Game intel
Trickcal: Chibi Go
Bilibili Games has stamped a date on Trickcal: Chibi Go: global launch hits iOS and Android on October 9, 2025. Pre-registration is live now with the kind of headline bait mobile RPG fans know well-selectable 3-star character, 100+ pulls, and even a shot at an iPhone 16 Pro Max. There’s a launch trailer and a dev-and-VA livestream on the way too. That all sounds shiny, but the real question is what this cocktail means for anyone deciding whether to invest time (and possibly money) in another collectible card RPG.
On paper, Trickcal: Chibi Go is a collectible card RPG with chibi aesthetics from South Korea’s Epid Games, published globally by Bilibili. That slots it squarely into a crowded lane alongside titles that fuse deckbuilding with turn-based tactics. The immediate hook here is the generosity of the pre-registration package: “100+ pulls” is the kind of phrase that makes rerollers perk up. If you like optimizing day-one accounts, this practically invites a reroll fiesta-grab the freebies, fish for top-tier units, and start strong without swiping.

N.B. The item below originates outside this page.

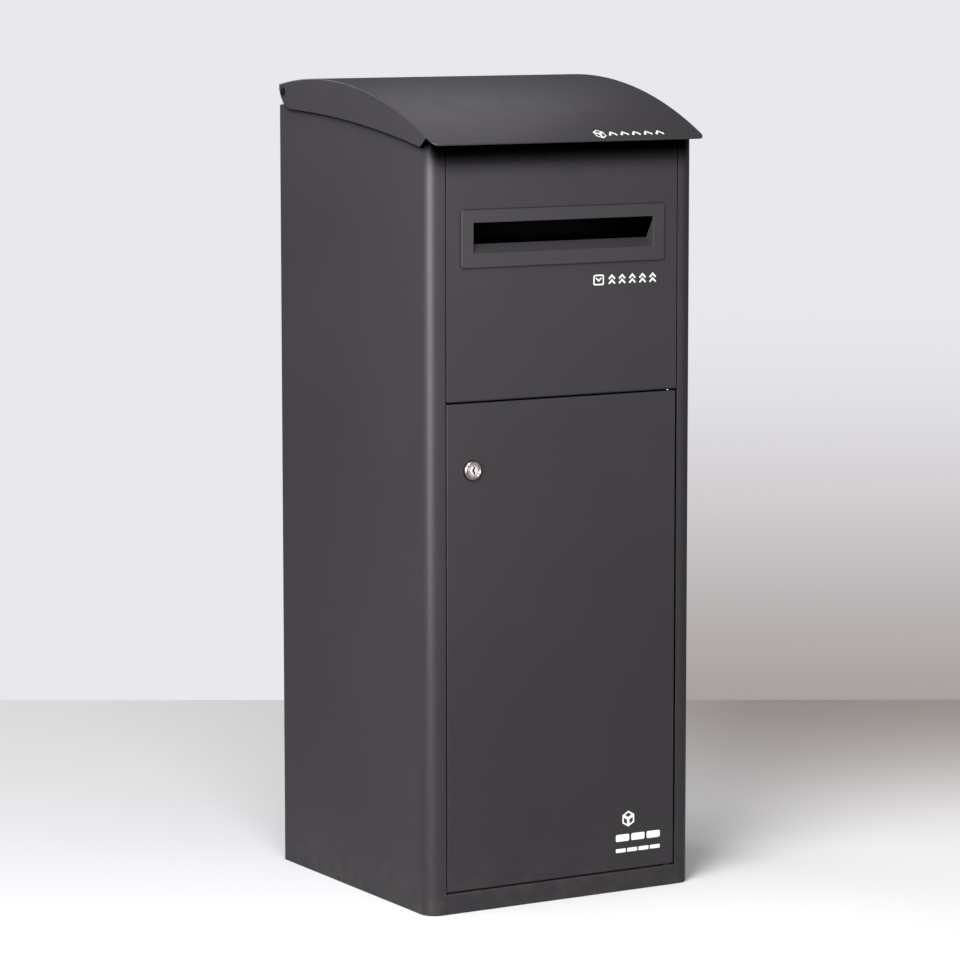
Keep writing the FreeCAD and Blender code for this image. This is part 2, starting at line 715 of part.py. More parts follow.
def lid_shell():
    """Curved top sheet with an overhanging front lip, and a skirt down each side."""
    sheet = lid_band(LID_ARC_R, LID_INNER_R, LID_FRONT_Y - 5, LID_REAR_Y, -HALF_LID, HALF_LID)
    corners = [
        (-HALF_LID, LID_FRONT_Y),
        (HALF_LID, LID_FRONT_Y),
        (HALF_LID, LID_REAR_Y),
        (-HALF_LID, LID_REAR_Y),
    ]
    radii = [LIP_CORNER_R, LIP_CORNER_R, 1.5, 1.5]
    plan = rounded_face(corners, radii, in_plan(900)).extrude(Vector(0, 0, 200))
    skirt = skirt_plate()
    shell = sheet.fuse([skirt, mirrored(skirt)]).common(plan).removeSplitter()
    long_arcs = edges_where(
        shell,
        lambda b: b.YLength > 300 and b.ZMax > LID_APEX_Z - 0.1 and b.XLength < 0.1,
    )
    shell = shell.makeFillet(1.2, long_arcs)
    hole = rod_x(HALF_LID - 2 * SHEET, HALF_LID + 1, HINGE_Y, HINGE_Z, PIN_R + PRESSED)
    return shell.cut([hole, mirrored(hole)])


def lid_stiffener():
    """Hat-section channel across the underside of the lid."""
    centre_y = -80.0
    tilt = math.asin((LID_APEX_Y - centre_y) / LID_INNER_R)
    centre_z = lid_z(centre_y, LID_INNER_R)
    half = 172.0

    def place(u, v):
        y = centre_y + u * math.cos(tilt) - v * math.sin(tilt)
        z = centre_z + u * math.sin(tilt) + v * math.cos(tilt)
        return Vector(-half, y, z)

    seat = -0.8
    crown = seat - 11.0
    path = [(28.0, seat), (13.0, seat), (10.0, crown), (-10.0, crown), (-13.0, seat), (-28.0, seat)]
    return sheet_section(path, [0.8] * 4, place, 1.2).extrude(Vector(2 * half, 0, 0))


def crank_plate():
    """Plate under the lid that carries the hinge pin and the arm pivot, with a flange along the lid."""
    front_y = 100.0
    rear_y = 170.0
    under_r = LID_INNER_R - 0.1
    triangle = [
        (HINGE_Y, HINGE_Z + 8.0),
        (front_y, lid_z(front_y, under_r)),
        (ARM_TOP[0] - 7.0, ARM_TOP[1] - 4.0),
        (ARM_TOP[0] + 6.0, ARM_TOP[1] - 5.5),
        (HINGE_Y + 6.0, HINGE_Z - 5.5),
    ]
    plate = plain_face(triangle, in_side(CRANK_IN)).extrude(Vector(CRANK_OUT - CRANK_IN, 0, 0))
    lobes = [rod_x(CRANK_IN, CRANK_OUT, y, z, 8.0) for y, z in ((HINGE_Y, HINGE_Z), ARM_TOP)]
    flange = lid_band(under_r, under_r - 2.0, front_y, rear_y, CRANK_IN - 14.0, CRANK_OUT)
    plate = plate.fuse(lobes + [flange])
    above = rod_x(CRANK_IN - 20, CRANK_OUT + 5, LID_APEX_Y, ARC_Z, under_r)
    plate = plate.common(above).removeSplitter()
    for y, z in ((HINGE_Y, HINGE_Z), ARM_TOP):
        plate = plate.cut(rod_x(CRANK_IN - 1, CRANK_OUT + 1, y, z, PIN_R + PRESSED))
    return plate


def lid_hinge_pin():
    """Domed pin through the lid's skirt, the hinge bush and the crank plate."""
    shank = rod_x(CRANK_IN - 1.0, HALF_LID, HINGE_Y, HINGE_Z, PIN_R)
    head = rod_x(HALF_LID, HALF_LID + 1.2, HINGE_Y, HINGE_Z, 4.6)
    head = head.makeFillet(0.8, edges_where(head, lambda b: b.XMin > HALF_LID + 1.1))
    return shank.fuse(head)


def crank_pin():
    """Shouldered pin from the crank plate through the top of the arm."""
    y, z = ARM_TOP
    shank = rod_x(ARM_IN - 0.5, CRANK_OUT, y, z, PIN_R)
    shoulder = rod_x(ARM_OUT + 0.2, CRANK_IN, y, z, 6.0)
    clip = rod_x(ARM_IN - 1.7, ARM_IN - 0.3, y, z, 6.0)
    return shank.fuse([shoulder, clip]).removeSplitter()


def hinge_bracket():
    """Plate inside the casing's side that stands up into the lid and carries the hinge bush."""
    outline = [
        (150.0, 925.0),
        (184.0, 925.0),
        (184.0, 972.0),
        (HINGE_Y + 5.5, 990.0),
        (HINGE_Y + 5.5, HINGE_Z),
        (HINGE_Y - 7.5, HINGE_Z),
        (HINGE_Y - 9.5, 990.0),
        (150.0, 965.0),
    ]
    radii = [4.0, 4.0, 0, 0, 0, 0, 0, 4.0]
    plate = rounded_face(outline, radii, in_side(BRACKET_IN)).extrude(Vector(3.0, 0, 0))
    lobe = rod_x(BRACKET_IN, BRACKET_OUT, HINGE_Y, HINGE_Z, 8.0)
    plate = plate.fuse(lobe).removeSplitter()
    return plate.cut(rod_x(BRACKET_IN - 1, BRACKET_OUT + 1, HINGE_Y, HINGE_Z, 5.6))


def lid_hinge_bush():
    """Flanged bush in the hinge bracket."""
    sleeve = rod_x(BRACKET_IN, BRACKET_OUT, HINGE_Y, HINGE_Z, 5.55)
    flange = rod_x(BRACKET_IN - 1.0, BRACKET_IN - 0.05, HINGE_Y, HINGE_Z, 7.0)
    sleeve = sleeve.fuse([flange, rod_x(BRACKET_IN - 0.1, BRACKET_IN, HINGE_Y, HINGE_Z, 5.55)])
    sleeve = sleeve.removeSplitter()
    return sleeve.cut(rod_x(BRACKET_IN - 2, BRACKET_OUT + 1, HINGE_Y, HINGE_Z, PIN_R + RUNNING))


def lid_buffer():
    """Rubber buffer on the front panel's top flange, just under the closed lid."""
    y = -177.0
    z0 = FRONT_HEIGHT + WELD_GAP
    z1 = lid_z(y - 6.0, LID_INNER_R) - 0.3
    return Part.makeCone(6.0, 5.0, z1 - z0, Vector(140.0, y, z0), Vector(0, 0, 1))


# ---- Flap and arms ----

def arm():
    """Flat bar from the lid's crank to the flap; its lower hole is loose on the pin."""
    bar = capsule(ARM_TOP, ARM_BOTTOM, 8.0, ARM_IN, ARM_OUT)
    top_hole = rod_x(ARM_IN - 1, ARM_OUT + 1, ARM_TOP[0], ARM_TOP[1], PIN_R + RUNNING)
    low_hole = rod_x(ARM_IN - 1, ARM_OUT + 1, ARM_BOTTOM[0], ARM_BOTTOM[1], PIN_R + OPEN_PIVOT_GAP)
    return bar.cut([top_hole, low_hole])


def flap_bearing():
    """Plate and boss on the casing's side that carry the flap's shaft."""
    plate = box(BRACKET_IN, BRACKET_OUT, FLAP_Y - 25.0, FLAP_Y + 15.0, FLAP_Z - 25.0, FLAP_Z + 25.0)
    plate = plate.makeFillet(5.0, edges_where(plate, lambda b: b.XLength > 2.9))
    boss = rod_x(CHEEK_OUT + 1.0, BRACKET_IN, FLAP_Y, FLAP_Z, 10.0)
    bearing = plate.fuse(boss).removeSplitter()
    return bearing.cut(rod_x(CHEEK_OUT, BRACKET_OUT + 1, FLAP_Y, FLAP_Z, SHAFT_R + RUNNING))


def flap_shaft():
    """Steel rod that the flap swings on."""
    return rod_x(-BRACKET_OUT + 0.5, BRACKET_OUT - 0.5, FLAP_Y, FLAP_Z, SHAFT_R)


def flap_plate():
    """Sheet rolled round the shaft at the top; it hangs by the rear wall while the lid is shut."""
    knuckle = rod_x(-FLAP_HALF, FLAP_HALF, FLAP_Y, FLAP_Z, SHAFT_R + SHEET)
    sheet = box(-FLAP_HALF, FLAP_HALF, FLAP_BACK_Y - SHEET, FLAP_BACK_Y, FLAP_END_Z, FLAP_Z)
    plate = knuckle.fuse(sheet).removeSplitter()
    return plate.cut(rod_x(-FLAP_HALF - 1, FLAP_HALF + 1, FLAP_Y, FLAP_Z, SHAFT_R + PRESSED))


def flap_cheek():
    """Side wall of the flap, with an ear for the arm's lower pivot."""
    y, z = ARM_BOTTOM
    outline = [
        (FLAP_BACK_Y, FLAP_Z + 9.0),
        (FLAP_BACK_Y - 6.0, FLAP_Z + 9.0),
        (y - 8.0, z + 4.0),
        (y - 8.0, z - 7.0),
        (FLAP_BACK_Y - 20.0, z - 38.0),
        (FLAP_BACK_Y - 14.0, FLAP_END_Z + 6.0),
        (FLAP_BACK_Y - 8.0, FLAP_END_Z),
        (FLAP_BACK_Y, FLAP_END_Z),
    ]
    radii = [0, 0, 6.0, 6.0, 12.0, 4.0, 0, 0]
    cheek = rounded_face(outline, radii, in_side(FLAP_HALF)).extrude(Vector(SHEET, 0, 0))
    cheek = cheek.cut(rod_x(FLAP_HALF - 1, CHEEK_OUT + 1, FLAP_Y, FLAP_Z, SHAFT_R + SHEET + 0.1))
    return cheek.cut(rod_x(FLAP_HALF - 1, CHEEK_OUT + 1, y, z, PIN_R + PRESSED))


def flap_pin():
    """Shouldered pin from the flap's ear through the bottom of the arm."""
    y, z = ARM_BOTTOM
    shank = rod_x(FLAP_HALF - 0.5, ARM_OUT + 0.6, y, z, PIN_R)
    shoulder = rod_x(CHEEK_OUT, ARM_IN - 0.3, y, z, 6.0)
    clip = rod_x(ARM_OUT + 0.3, ARM_OUT + 1.3, y, z, 6.0)
    return shank.fuse([shoulder, clip]).removeSplitter()


def flap_edge_trim():
    """Rubber channel pressed over the flap's free edge."""
    wall = 1.6
    y0 = FLAP_BACK_Y - SHEET - wall
    y1 = FLAP_BACK_Y + wall
    z0 = FLAP_END_Z - 2.5
    z1 = FLAP_END_Z + 9.0
    outline = [(y0, z0), (y1, z0), (y1, z1), (y0, z1)]
    half = FLAP_HALF - 1.0
    trim = rounded_face(outline, [1.5, 1.5, 0.5, 0.5], in_side(-half)).extrude(Vector(2 * half, 0, 0))
    gap = 0.05
    slot = box(
        -half - 1, half + 1, FLAP_BACK_Y - SHEET - gap, FLAP_BACK_Y + gap, FLAP_END_Z - gap, FLAP_END_Z + 10
    )
    return trim.cut(slot)


# ---- Assembly ----

side = side_panel()
strip = panel_strip()
bracket = hinge_bracket()
bearing = flap_bearing()
crank = crank_plate()
cheek = flap_cheek()
bar = arm()

NODES = {
    "side_panel_right": side,
    "side_panel_left": mirrored(side),
    "back_panel": back_panel(),
    "base_plate": base_plate(),
    "floor_mat": floor_mat(),
    "kick_rail": kick_rail(),
    "upper_front_panel": upper_front_panel(),
    "panel_strip_right": strip,
    "panel_strip_left": mirrored(strip),
    "door_jamb_left": door_jamb(LEFT_JAMB_X, LEFT_STOP_Y),
    "door_jamb_right": mirrored(door_jamb(RIGHT_JAMB_X, RIGHT_STOP_Y)),
    "door_seal_left": door_seal_left(),
    "door_seal_top": door_seal_top(),
    "letter_plate": letter_plate(),
    "letter_plate_nuts": letter_plate_nuts(),
    "letter_chute": letter_chute(),
    "pivot_block_lower": pivot_block(KICK_HEIGHT - SHEET - WELD_GAP - PIVOT_BLOCK),
    "pivot_block_upper": pivot_block(PANEL_BOTTOM + SHEET + WELD_GAP),
    "door_pivot_washer": door_pivot_washer(),
    "lid_buffers": both_sides(lid_buffer()),
    "hinge_bracket_right": bracket,
    "hinge_bracket_left": mirrored(bracket),
    "lid_hinge_bushes": both_sides(lid_hinge_bush()),
    "flap_bearing_right": bearing,
    "flap_bearing_left": mirrored(bearing),
    "door_panel": door_panel(),
    "door_stiffener": door_stiffener(),
    "door_pivot_pins": door_pivot_pins(),
    "lock_housing": lock_housing(),
    "lock_nut": lock_nut(),
    "lock_plug": lock_plug(),
    "lock_cam": lock_cam(),
    "cam_screw": cam_screw(),
    "lid_shell": lid_shell(),
    "lid_stiffener": lid_stiffener(),
    "crank_plate_right": crank,
    "crank_plate_left": mirrored(crank),
    "lid_hinge_pins": both_sides(lid_hinge_pin()),
    "crank_pins": both_sides(crank_pin()),
    "arm_right": bar,
    "arm_left": mirrored(bar),
    "flap_plate": flap_plate(),
    "flap_shaft": flap_shaft(),
    "flap_cheek_right": cheek,
    "flap_cheek_left": mirrored(cheek),
    "flap_pins": both_sides(flap_pin()),
    "flap_edge_trim": flap_edge_trim(),
}

os.makedirs("parts", exist_ok=True)
for name, shape in NODES.items():
    valid = shape.isValid()
    print(f"{name}: {len(shape.Solids)} solids, volume {shape.Volume:.0f} mm3, valid {valid}")
    shape.exportStep(f"parts/{name}.step")
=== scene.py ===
import json
import math

import bmesh
import bpy
from mathutils import Matrix, Vector

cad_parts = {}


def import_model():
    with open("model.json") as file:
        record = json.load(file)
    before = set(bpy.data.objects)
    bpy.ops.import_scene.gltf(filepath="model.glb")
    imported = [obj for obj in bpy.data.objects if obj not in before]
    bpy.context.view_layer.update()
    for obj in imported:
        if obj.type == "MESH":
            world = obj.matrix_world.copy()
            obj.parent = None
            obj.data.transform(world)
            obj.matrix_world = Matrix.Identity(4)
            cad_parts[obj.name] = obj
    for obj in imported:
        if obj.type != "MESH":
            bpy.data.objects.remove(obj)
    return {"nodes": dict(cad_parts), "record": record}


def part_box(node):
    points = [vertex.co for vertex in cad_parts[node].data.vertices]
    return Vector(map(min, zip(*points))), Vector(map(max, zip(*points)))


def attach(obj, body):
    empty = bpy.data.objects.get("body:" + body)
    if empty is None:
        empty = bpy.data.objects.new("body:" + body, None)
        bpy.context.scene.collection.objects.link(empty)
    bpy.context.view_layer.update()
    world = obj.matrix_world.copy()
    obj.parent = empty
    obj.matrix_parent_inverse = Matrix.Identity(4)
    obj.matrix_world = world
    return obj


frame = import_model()

# Looks of the parcel drop box. Metres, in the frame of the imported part: the front faces -Y, +Z is up.

MM = 0.001
NODES = frame["nodes"]
SLOTS = {part["node"]: part["material_slot"] for part in frame["record"]["subparts"]}
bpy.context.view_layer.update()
FRONT_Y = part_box("side_panel_left")[0].y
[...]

The selectable 3-star character is also telling. In most gacha economies, 3-star isn’t top rarity, which means this is about smoothing the early game rather than handing out a meta-defining carry. It’s smart onboarding, not charity. The iPhone giveaway? Hype frosting. Nice if you win, irrelevant to whether the game’s core loop is worth your time.
Big pre-reg bundles often signal one of two things: confidence in a deep roster and banner pipeline, or a need to overcome skepticism with sheer generosity. Bilibili’s mobile publishing history has had highs and hard pivots, and the genre’s graveyard is littered with promising launches that fizzled when monetization got pushy or content cadence wobbled. 100+ pulls up front is great, but sustained value comes from clear pity systems, transparent rates, and events that reward play rather than FOMO. If Trickcal nails those, the generous start won’t feel like a band-aid-it’ll be a welcome mat.

This is where the upcoming livestream matters. A dev-and-VA show is usually a vibe check, but it’s also a chance to ask the questions that actually impact players: What are the banner rules? Is there a hard pity and a spark system? How often will limited characters rotate back? Will there be meaningful endgame outside of PvP? If the stream shows a confident combat loop and answers the economy questions plainly, Trickcal’s odds improve dramatically.
As for comparisons, the chibi combat angle will instantly remind strategy fans of how other mobile RPGs use super-deformed units to keep battles readable while letting the art team go wild in menus and special animations. That’s fine—readability beats clutter every time—but the genre’s evolved. If Trickcal wants to stand out, it needs more than cute art. Think sharp encounter design, meaningful deckbuilding choices, and modifiers that change how you play, not just how hard enemies hit.
This caught my attention because the package suggests a confident push: global day-one, a sizable pre-reg pot, and community-facing livestreams. That’s the playbook you use when you want a sticky first month and a shot at building a meta discourse. If Epid Games delivers a flexible deck system—think synergies that reward smart sequencing and positioning—Trickcal could have legs beyond the honeymoon period.
The risk? Content cadence and monetization pressure. If the banner treadmill sprints faster than the free currency faucet, players burn out. If server stability wobbles at launch and events slip, trust erodes. The difference between a six-month curiosity and a two-year staple often comes down to communication and pacing. The livestream should give us the first read on both.
Right now, Trickcal: Chibi Go is setting the table well: clear date, platforms, and a lopsidedly generous pre-reg pitch that will draw in curious card battlers. The smart move for players is to lock in the sign-up, keep an eye on the trailer for combat clarity, and listen closely during the dev stream for the numbers that matter. If Bilibili and Epid communicate like they mean to stick around—and back it up post-launch—this could be a cozy, tactical alternative in a year packed with live-service heavyweights.
Trickcal: Chibi Go launches globally on October 9 with a generous pre-reg bundle and a community-leaning promo push. It looks promising, but the real verdict hinges on gacha transparency, content pacing, and launch polish. Pre-register, then wait for the livestream details before opening your wallet.